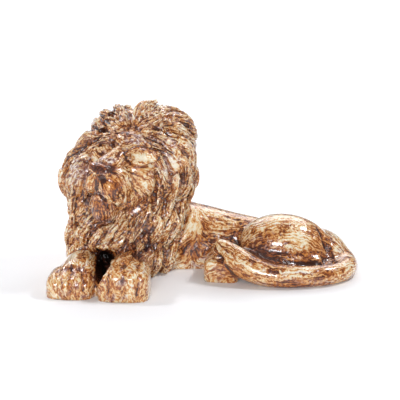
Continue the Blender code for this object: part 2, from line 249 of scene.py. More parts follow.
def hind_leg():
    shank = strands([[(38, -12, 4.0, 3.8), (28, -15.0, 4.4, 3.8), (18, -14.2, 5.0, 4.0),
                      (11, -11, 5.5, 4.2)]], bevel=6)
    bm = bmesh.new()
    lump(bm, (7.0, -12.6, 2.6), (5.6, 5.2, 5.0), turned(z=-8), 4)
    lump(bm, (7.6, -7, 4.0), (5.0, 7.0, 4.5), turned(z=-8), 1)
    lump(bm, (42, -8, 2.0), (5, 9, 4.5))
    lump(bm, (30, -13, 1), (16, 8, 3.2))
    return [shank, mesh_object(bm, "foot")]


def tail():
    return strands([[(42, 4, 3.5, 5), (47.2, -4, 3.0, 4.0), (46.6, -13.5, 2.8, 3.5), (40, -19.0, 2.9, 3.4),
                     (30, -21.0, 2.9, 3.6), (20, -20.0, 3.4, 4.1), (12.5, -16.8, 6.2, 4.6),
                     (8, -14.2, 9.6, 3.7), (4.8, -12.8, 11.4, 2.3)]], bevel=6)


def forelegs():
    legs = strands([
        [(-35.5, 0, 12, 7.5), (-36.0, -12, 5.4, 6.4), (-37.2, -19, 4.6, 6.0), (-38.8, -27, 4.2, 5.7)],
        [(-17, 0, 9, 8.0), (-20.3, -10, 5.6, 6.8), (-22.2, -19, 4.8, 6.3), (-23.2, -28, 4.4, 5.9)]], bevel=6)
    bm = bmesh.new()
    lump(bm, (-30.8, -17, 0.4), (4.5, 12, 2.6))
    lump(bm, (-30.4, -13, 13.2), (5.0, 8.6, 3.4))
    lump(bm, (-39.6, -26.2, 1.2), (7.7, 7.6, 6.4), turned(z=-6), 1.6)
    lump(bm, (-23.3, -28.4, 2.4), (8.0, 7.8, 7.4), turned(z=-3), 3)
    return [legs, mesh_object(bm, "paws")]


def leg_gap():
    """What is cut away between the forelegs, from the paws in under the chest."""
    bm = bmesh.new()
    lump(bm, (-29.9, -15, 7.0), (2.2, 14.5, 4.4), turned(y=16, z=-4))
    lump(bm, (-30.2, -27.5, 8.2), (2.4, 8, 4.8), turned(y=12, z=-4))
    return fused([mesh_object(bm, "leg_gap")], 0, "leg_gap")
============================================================
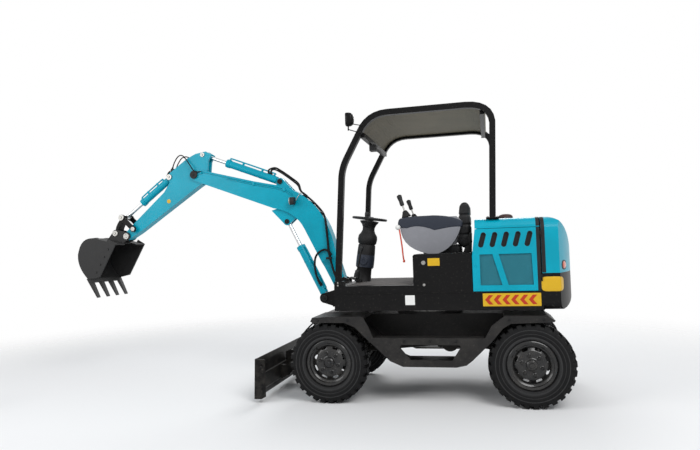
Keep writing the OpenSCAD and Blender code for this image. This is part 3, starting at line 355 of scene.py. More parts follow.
============================================================
Directions :: Extract only the lines from the line with "Continue the Blender" through the line with "(8, -14.2, 9.6, 3.7), (4.8, -12.8, 11.4, 2.3)]], bevel=6)", keeping both end lines exactly as they are.

Complete output ::
Continue the Blender code for this object: part 2, from line 249 of scene.py. More parts follow.
def hind_leg():
    shank = strands([[(38, -12, 4.0, 3.8), (28, -15.0, 4.4, 3.8), (18, -14.2, 5.0, 4.0),
                      (11, -11, 5.5, 4.2)]], bevel=6)
    bm = bmesh.new()
    lump(bm, (7.0, -12.6, 2.6), (5.6, 5.2, 5.0), turned(z=-8), 4)
    lump(bm, (7.6, -7, 4.0), (5.0, 7.0, 4.5), turned(z=-8), 1)
    lump(bm, (42, -8, 2.0), (5, 9, 4.5))
    lump(bm, (30, -13, 1), (16, 8, 3.2))
    return [shank, mesh_object(bm, "foot")]


def tail():
    return strands([[(42, 4, 3.5, 5), (47.2, -4, 3.0, 4.0), (46.6, -13.5, 2.8, 3.5), (40, -19.0, 2.9, 3.4),
                     (30, -21.0, 2.9, 3.6), (20, -20.0, 3.4, 4.1), (12.5, -16.8, 6.2, 4.6),
                     (8, -14.2, 9.6, 3.7), (4.8, -12.8, 11.4, 2.3)]], bevel=6)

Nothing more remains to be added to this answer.